In 1819 he founded The Friend of Peace, a quarterly, and was its editor for ten years. As writer of almost all of the contents, he tried to show the evil and foolishness of war and the beauty and wisdom of peace. Worcester himself considered this his greatest achievement and said that he wanted the words “He wrote The Friend of Peace” put on his tombstone.
In 1828, at the age of seventy, he retired to study and write. In addition to sermons and pamphlets, he published The Atoning Sacrifice, A Display of Love, Not of Wrath (1829), The Causes and Evils of Contentions Unveiled in Letters to Christians (1831), and Last Thoughts on Important Subjects (1833). He died in Brighton at seventy-eight and was buried there, but his body was later moved to Mount Auburn Cemetery in Cambridge.

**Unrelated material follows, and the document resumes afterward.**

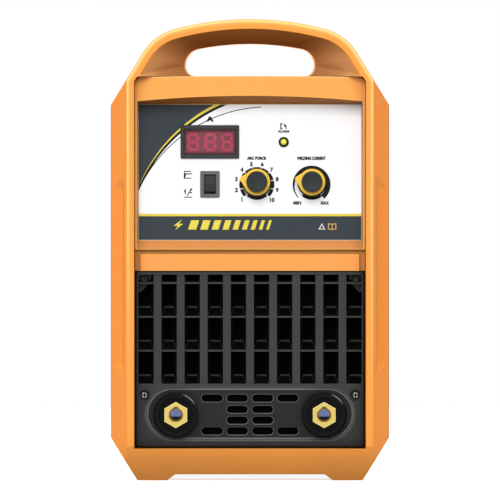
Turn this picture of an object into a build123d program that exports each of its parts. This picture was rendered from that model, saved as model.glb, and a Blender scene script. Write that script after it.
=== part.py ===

Bound copies, in four volumes, of a complete set of The Friend of Peace can be found at the New York Public Library. There is no full-scale biography of Noah Worcester. Most of the basic facts of his life and work can be found in H. Ware Jr., Memoirs of the Rev. Noah Worcester, D. D. (1844), which also contains a preface, notes, and concluding chapter by his son Samuel Worcester. See also W. E. Channing, A Tribute to the Memory of the Rev. Noah Worcester, D. D. (1837); S. A. Worcester, The Descendants of Rev. William Worcester (1914); W. B. Sprague, Annals of the American Unitarian Pulpit (1865); and The Dictionary of American Biography (1936).